After Cairo, a New Era Begins?

Tuesday, June 9, 2009

"خطاب أوباما.. الرسالة وصلت." The headline of Friday morning's Asharq al-Awsat newspaper reads "Obama's Speech.. The Message Arrived." The lead photo shows Palestinian militants watching Obama's speech live the previous morning.
The speech came, the speech went. Here in Morocco, some watched, but many didn't. (It was 10:00am on a work day here when Obama began his address at Cairo University.) The few Moroccans I've asked about it haven't had much to say, and none have raised the topic on their own. Even in Egypt, (likely inflated) government figures indicate that only 55 percent of Egyptians watched or read about the speech.

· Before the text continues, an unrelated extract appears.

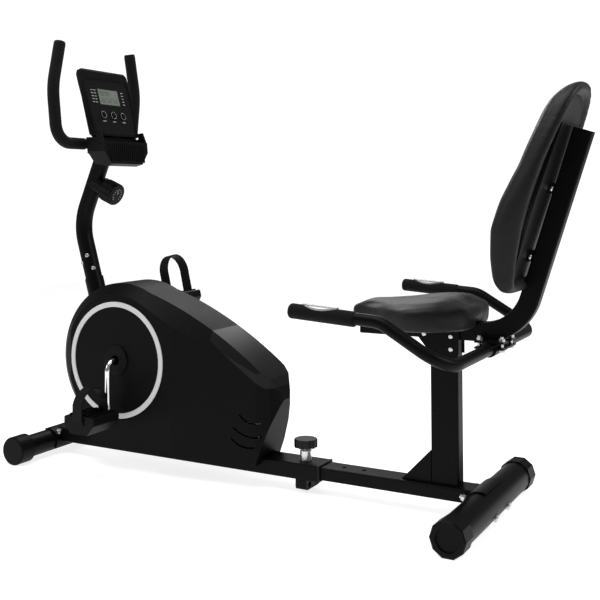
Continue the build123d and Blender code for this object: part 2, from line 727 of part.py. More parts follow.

Were it not for Obama's mention of Morocco, press coverage here might have been non-existent. Even after the President's reference, two of the three local newspapers I picked up the following morning made no mention of the speech. Those local press outlets that swooned at Obama's specific mention of early US-Moroccan relations seemed to miss the larger point of the speech in the process. ("Morocco first nation to have recognized US independence" was the lead headline from the
kingdom's official press agency.) At least one Moroccan blogger got the joke.

At work, I watched the speech over the internet, streamed live from the White House site. I also signed up to receive State Department text message alerts around the speech—a service the government set up to blast out key quotes in Arabic, Farsi, Urdu, or English to anyone who signed up online. Just moments before the speech began, I received the first message: "haroldweloveyou". Apparently they were still working out some glitches. Once Obama began speaking, however, I received a brief quote on my phone every ten minutes or so. The State Department was clearly trying hard on this one, but I would be interested to know how many people across the Muslim world actually signed up—maybe a few dozen?

In the speech itself, Obama made some very forward attempts to engage Muslims, and tried to do so in their own vocabulary. He thanked the crowd with a "choukrane" and greeted them with "as-salaamu aleikum", then sprinkled Qur'anic quotes and religious terms in Arabic throughout the speech. The volume of these words made the effort seem a bit forced, like overeager name-dropping, in my eyes, but I wasn't the intended audience.

Muslims' reactions to this diplomatic nicety—as to the speech in general—seem mixed. (The live crowd's response shouldn't be any indication—they were all hand-picked by Mubarak's regime.) Here's a small sampling of responses from the Muslim world that I've come across in the days since Obama's speech:

  • In contrast to the lack of popular reaction I've observed in Morocco, a friend in Damascus reported great enthusiasm among Syrians in the wake of Obama's talk.
  • Al Jazeera's English-language roundup provided a variety of reactions from academics and political elites in the Muslim and Western worlds, while the New York Times offered Egyptian and Jordanian students a space to voice their opinions. The students' reactions made for interesting reading—the tension showed as each one awkwardly tried to reconcile Obama's words with the standard stereotypes, misinformation, and prejudices passed to them from parents and popular culture. The President's tolerant tone and frank treatment of longstanding policy divides appeared to catch many of them off guard.
  • It's not yet clear whether Obama's address represents a watershed moment or a forgettable one for citizens of the Muslim world. Even Hezbollah isn't sure; while preparing its grudging denunciation of Obama's speech, everyone's favorite Iranian-backed Lebanese Shi'ite party published an article (via) parroting an op-ed from Israeli daily Haaretz which called the speech a historic milestone marking the shift from the 9/11 era to one of "a dialogue of cultures."
  • Taking a practical perspective, Moroccan write Laila Lalami concludes that the true test of Obama's message in the Muslim world will be his ability to back up his words with concrete progress—most importantly on the Israel/Palestine issue. His words, she writes, will be judged by his ability to limit continued expansion of Israeli settlements in the West Bank: "If he can do that, then this speech will be remembered as a turning point; if he can't, then it will go the way of all the speeches by the previous five administrations: nowhere."

So in the end, Thursday's speech may not have penetrated as deeply as the Obama administration would have liked, it may have received the usual knee-jerk denunciation from the region's sworn enemies of America, and its effects may fade considerably if the US fails to produce some results in the future—particularly in Palestine.

But even the harsher critiques of Obama's speech show thought, and that may be the President's greatest success in Cairo. To have provoked some genuine dialogue, soul-searching, and reflection among Muslims and non-Muslims alike is a victory in itself.

To create is harder than to tear down. One hour of talk, however eloquent or honest, cannot undo eight years of destruction. But if the Obama administration can produce some tangible gains in the coming months, with the help of partners in the Muslim world, the slow creep of his message may grow, and with it, Muslims' willingness to reassess what "America" stands for. Obama has created an opportunity too good to miss.